This 16-credit field studies program will focus on Indigenous nations and Latinx communities in the Southwest region of the United States, and travel to that region. The lands straddling the U.S.-Mexico border are one of the few spaces worldwide where there is direct contact between the Third World and First World. This borderland provides an illuminating arena within which we can examine the historical layers and contemporary intersections of Indigenous nationhood, mestizaje, Latinx identities, and whiteness. We will study differing perspectives of the borderland region as the legacy of the “frontier,” or the edge of American empire, and as a “homeland,” or the center of identity for the peoples who have long inhabited it.
The program will spend a total of five weeks in Arizona and New Mexico, as conditions permit. Students and faculty will spend two weeks together on a study tour to historic sites, communities, and grassroots organizations, and three weeks working independently or in teams with a tribal or community-based project. Faculty will visit student research sites during the project period, and assist student teams in the online class forum. Student projects will use place-based methodologies and “decolonizing praxis” to examine issues of Native sovereignty, cultural identities, immigration, health, education, land and water protection, activism, economic development, gender, and poverty as they impact and are shaped by these communities.
We will examine intersecting homeland and borderland identities, identities and experiences, cultures, activism, histories, and geographies among Latinx and Indigenous peoples who “didn’t cross the border, the border crossed us.” In this light, we will critique the ongoing process of “Manifest Destiny” for Indigenous nations in Arizona and New Mexico and explore the backlash to immigrant rights and Native sovereignty; we will also explore strategies for countering far-right movements opposing cultural diversity.
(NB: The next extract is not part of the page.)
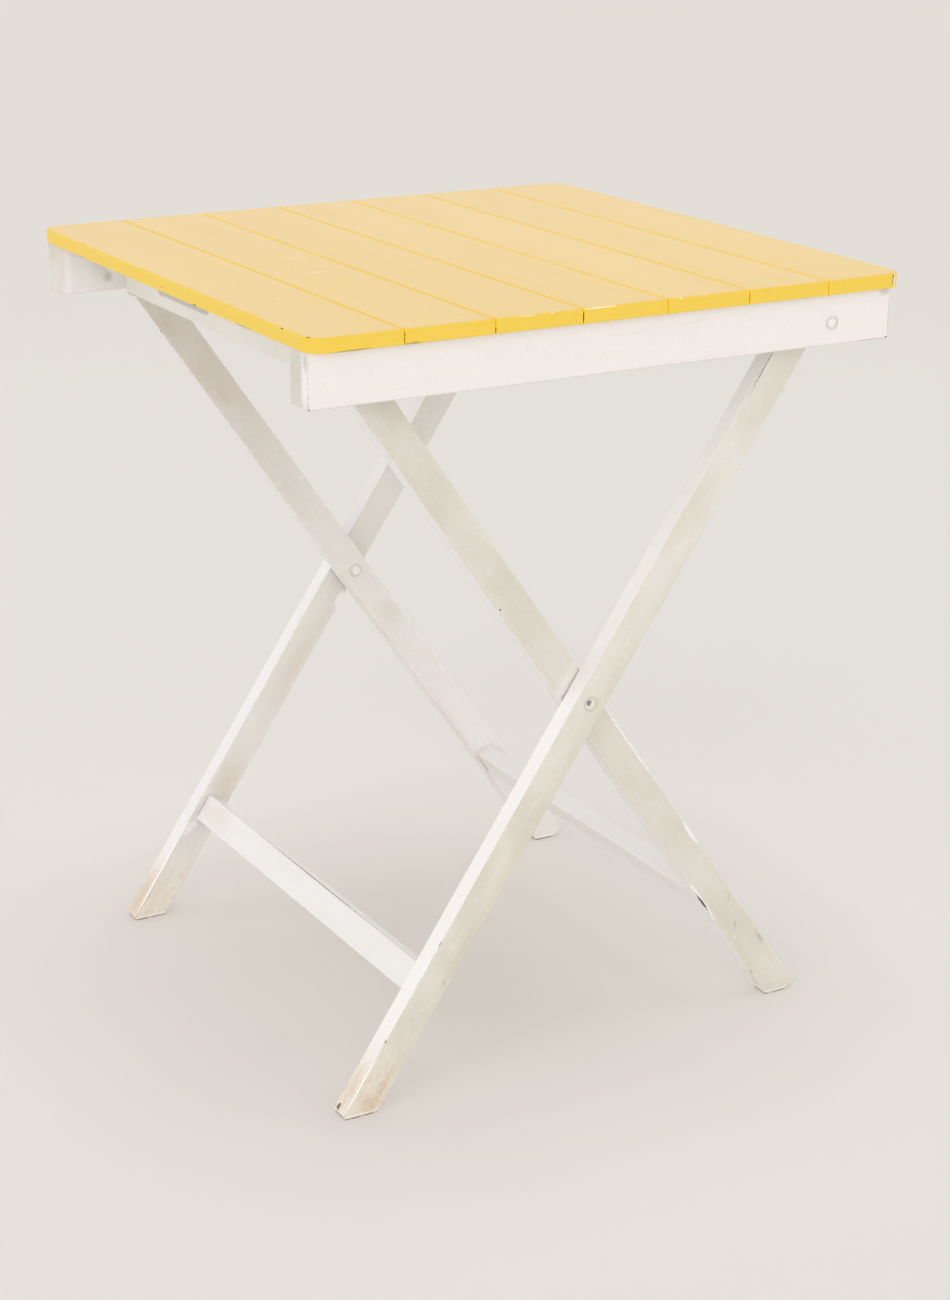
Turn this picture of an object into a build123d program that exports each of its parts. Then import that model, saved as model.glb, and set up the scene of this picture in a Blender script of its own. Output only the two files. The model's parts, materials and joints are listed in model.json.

Finally, we will be looking toward future change and reimaginings in Indigenous nationhood, climate justice, environmental resilience, and immigration.
Students will develop skills in writing, research, photography, synthesizing information, ethnographic interviewing, community-based learning, and public speaking. Students from previous American Frontiers programs, or with other background in Native and/or Latinx studies, are encouraged to join this program to apply their knowledge in place-based field studies, and make connections with Southwest communities.